There is an interesting parallel between Dent’s story and the US author and screenwriter Irwin Shaw’s short story of 1947 The Passion of Lance Corporal Hawkins. In Shaw’s story Jews arriving at the Haifa dock after the end of the Second World War are to be transported by the British to Cyprus. The story is told from the viewpoint of a British soldier, who is caught between sympathy for the Jews from his experience of seeing Belsen concentration camp and on the other hand the antisemitic prejudice of his fellow soldiers, a sentiment attributed to the British soldiers by an author who held Zionist views.
Other Palestinian Tales show the logical consequences of the early Zionist terrorism, not only the atrocities with their nameless victims, but also the everyday hardship, distress and humiliations suffered by Palestinians in their occupied country. The story Four Days in Hebron describes the fear in which a Palestinian family is forced to live, as a mother gives birth while the family’s dwelling is practically besieged and defiled by Jews celebrating a national holiday.

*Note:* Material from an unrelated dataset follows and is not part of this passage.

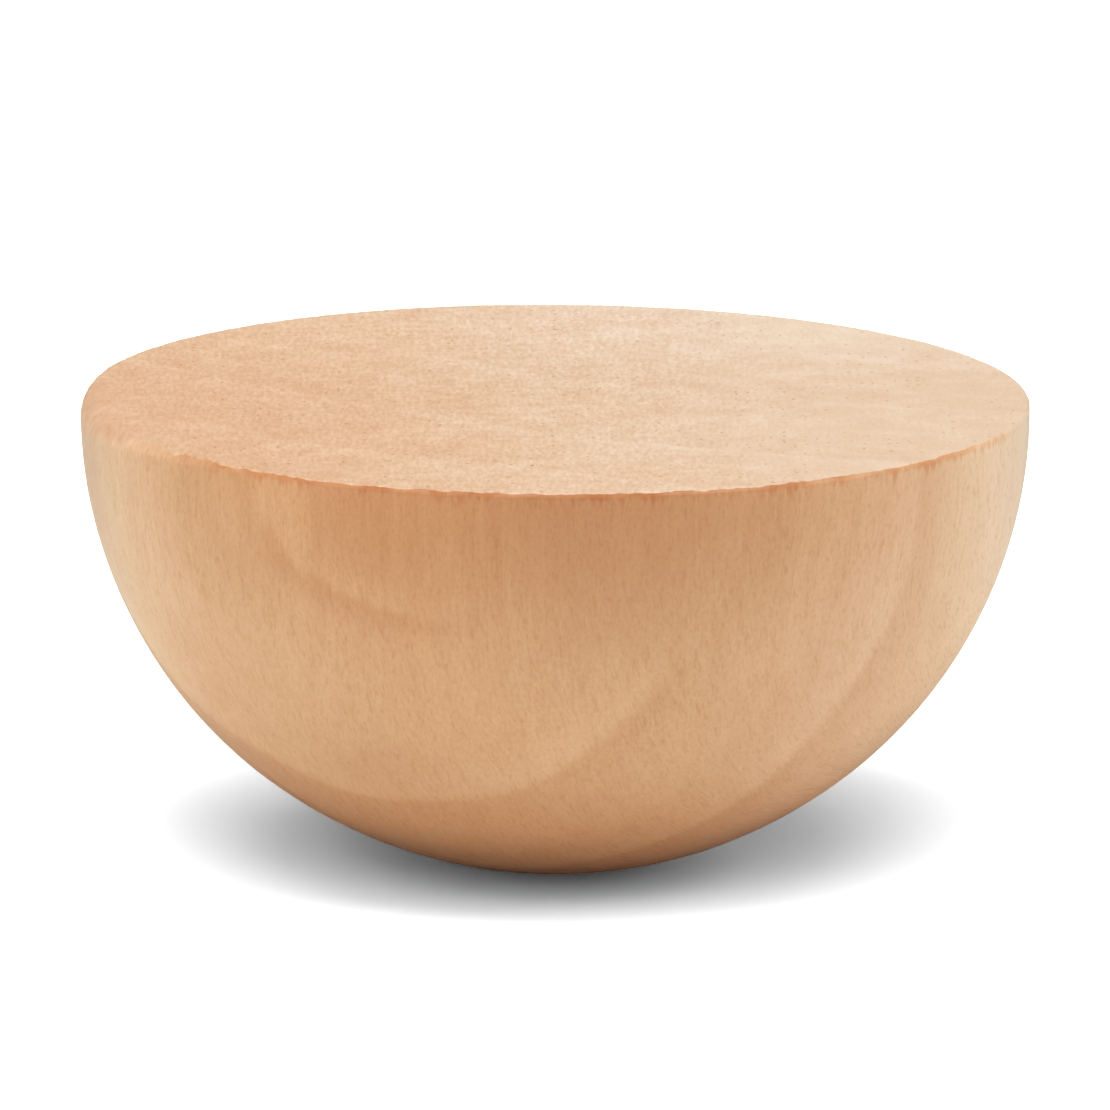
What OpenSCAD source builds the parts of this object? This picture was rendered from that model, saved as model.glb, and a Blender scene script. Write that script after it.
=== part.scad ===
// Split wooden ball: a turned solid hardwood ball sawn in half through its
// centre, standing on its dome with the sawn face up and level.
// Millimetres, +Z up. The origin is the middle of the small flat that the
// lathe leaves at the pole of the dome, where the piece rests.

/* [Ball] */
// Diameter of the turned ball
ball_d = 76.2; // [12:0.1:120]
// Diameter of the flat at the pole, where the ball was parted off and sanded
parting_flat_d = 6; // [1:0.5:12]

/* [Split] */
// Height of the piece, from the parting flat to the sawn face
half_h = 38; // [8:0.1:60]
// Radius of the sanded break where the sawn face meets the dome
rim_break_r = 0.4; // [0.1:0.05:2]

/* [Hidden] */
$fn = 180;

ball_r = ball_d / 2;
// Centre of the ball on the turning axis, a little under its radius above the flat
ball_z = sqrt(pow(ball_r, 2) - pow(parting_flat_d / 2, 2));
// The break is an arc tangent to both the sawn face and the ball
break_z = half_h - rim_break_r;
break_x = sqrt(pow(ball_r - rim_break_r, 2) - pow(break_z - ball_z, 2));

// Half of the section through the turning axis: the ball's disc between the
// parting flat and the saw cut
module sawn_section() {
    intersection() {
        translate([0, ball_z]) circle(r = ball_r);
        square([ball_r, half_h]);
    }
}

// What the sanding takes off the section's corner: the wedge between the lines
// from the break's centre square to the two surfaces, less the break's own disc
module sanded_corner() {
    break_centre = [break_x, break_z];
    outward = [break_x, break_z - ball_z] / (ball_r - rim_break_r);
    // Far enough out to clear the corner from any break
    reach = 3 * rim_break_r;
    difference() {
        polygon([
            break_centre,
            break_centre + [0, reach],
            break_centre + [reach, reach],
            break_centre + reach * outward
        ]);
        translate(break_centre) circle(r = rim_break_r);
    }
}

// The whole piece is one solid of wood, turned, sawn and sanded
module half_ball() {
    color("burlywood")
        rotate_extrude()
            difference() {
                sawn_section();
                sanded_corner();
            }
}

half_ball();
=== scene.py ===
# Split wooden ball: a turned ball of bare wood sawn in half, standing on its dome with
# the sawn face up. This script gives the solid its surface, wood, studio and camera.
# Metres, +Z up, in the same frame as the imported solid.

import math

import bpy
import numpy as np
from mathutils import Matrix, Vector, noise


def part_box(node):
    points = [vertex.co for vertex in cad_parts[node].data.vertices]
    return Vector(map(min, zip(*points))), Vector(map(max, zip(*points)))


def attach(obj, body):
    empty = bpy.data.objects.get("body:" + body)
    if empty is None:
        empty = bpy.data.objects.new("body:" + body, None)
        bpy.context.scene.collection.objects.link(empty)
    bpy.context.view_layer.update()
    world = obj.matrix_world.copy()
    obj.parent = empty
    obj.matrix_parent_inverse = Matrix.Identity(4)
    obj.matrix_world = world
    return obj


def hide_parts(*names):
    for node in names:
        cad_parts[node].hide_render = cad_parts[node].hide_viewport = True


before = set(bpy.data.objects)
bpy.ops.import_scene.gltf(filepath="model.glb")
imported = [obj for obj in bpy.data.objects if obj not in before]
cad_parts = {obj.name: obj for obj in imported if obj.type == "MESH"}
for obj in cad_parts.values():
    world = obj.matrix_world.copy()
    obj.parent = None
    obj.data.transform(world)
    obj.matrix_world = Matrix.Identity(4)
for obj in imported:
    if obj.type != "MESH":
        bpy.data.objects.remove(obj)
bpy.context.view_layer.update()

MM = 0.001

# The piece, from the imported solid
NODE = "half_ball"
box_low, box_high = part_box(NODE)
FACE_Z = box_high[2]
BALL_R = (box_high[0] - box_low[0]) / 2
PARTING_FLAT_R = 3 * MM
# How far the sanding eased the parting flat's corner
FLAT_EASE = 0.02 * MM

# The dome as the photograph shows it: an ellipse within 0.3 mm of the solid's true ball,
# a little slimmer at the rim and fuller at the shoulder
DOME_R = 0.995 * BALL_R
DOME_MIDDLE_Z = FACE_Z - 0.95 * MM
DOME_DEPTH = DOME_MIDDLE_Z / math.sqrt(1 - (PARTING_FLAT_R / DOME_R) ** 2)

# The mesh: square rings of points round the axis, on the sawn face and on the dome
RINGS = 111
BREAK_RINGS = 7

# The sanded break of the rim, and how it wanders round the piece, slowly and quickly
BREAK_R = 0.40 * MM
BREAK_R_LEAST = 0.16 * MM
SOFT_BREAK_R = 1.8 * MM
SOFT_BREAK_AT = math.radians(192)
SOFT_BREAK_SPREAD = math.radians(17)
SLOW_WANDER = 0.03 * MM
QUICK_WANDER = 0.04 * MM

# The size and the height of the face's saw and sanding marks and of the dome's waviness
FINE_MARKS = (0.7 * MM, 0.035 * MM)
BROAD_MARKS = (9 * MM, 0.03 * MM)
DOME_WAVINESS = (14 * MM, 0.06 * MM)

# The camera, fitted to the outline of the dome and the sawn face in the photograph
PHOTO_PX = 1110
FACE_CENTRE_PX = (555.3, 396.9)
BALL_R_PX = 477.0
CAMERA_RADII_AWAY = 50
CAMERA_ELEVATION = math.radians(11.95)
CAMERA_ROLL = math.radians(0.334)
SENSOR_MM = 36

# The floor: how far it reaches, and its level for bounced light, to the camera, and in
# anything shiny or clear
FLOOR_REACH = 6.0
FLOOR_COLOUR = 1.15
FLOOR_COLOUR_SEEN = 2.3
FLOOR_COLOUR_MIRRORED = 0.55
# The even light of the world on the piece and the floor
WORLD_LIGHT = 0.02

# The soft lamps round the piece. Each has its angle round the piece from the camera's side,
# positive to the right, its height above the floor in degrees, and its radiance, where 1 is white.
LAMP_AWAY = 1.2
LAMP_R = 0.4
LAMPS = {
    "low_front": (0, 25, 1.63),
    "low_front_left": (-45, 25, 1.38),
    "low_left": (-90, 25, 0.37),
    "low_right": (90, 25, 2.08),
    "front": (0, 50, 0.95),
    "front_left": (-45, 50, 1.29),
    "front_right": (45, 50, 1.85),
    "left": (-90, 50, 0.45),
    "high_front": (0, 70, 0.85),
    "high_front_left": (-45, 70, 2.36),
    "high_front_right": (45, 70, 1.48),
}

# The wood. Lengths here are in millimetres, and +Z is along the fibres. The middle of the
# tree lay behind the piece and to its right. Its year rings end at these distances from its
# middle, each with a dark line as strong as its number says, and the next one starts pale.
PITH = (41.0, 63.0, 0.0)
YEAR_RINGS = {49.0: 0.3, 68.0: 0.4, 87.8: 0.95, 101.5: 0.8, 113.6: 1.0, 121.0: 0.6, 131.0: 0.6}
# The width of the step from a dark line to the pale start of the next ring, and how far the
# line and the pale start both fade into their ring
RING_STEP = 0.8
RING_LINE = 4.0
# How far from the pith the rings are laid out
RINGS_OUT_TO = 140.0
# The distance from the pith at which the streaks have their true width round it
TRUE_WIDTH_AT = 90.0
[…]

The author’s main focus in these stories is on the atrocities and cruelty of the Zionists who have colonized Palestine. The continuities with the present “conflict”, as our media describes what is happening today, are only too obvious. The Palestinian Tales perform an important function in documenting in literary form the history of a project of colonization and ethnic cleansing in which Britain has been, and continues to be, closely involved.
Alan Dent: Palestinian Tales, published by Otium Press, London in 2021 and also available from the author at: 100 Waterloo Road, Ashton, Preston PR2 1EP.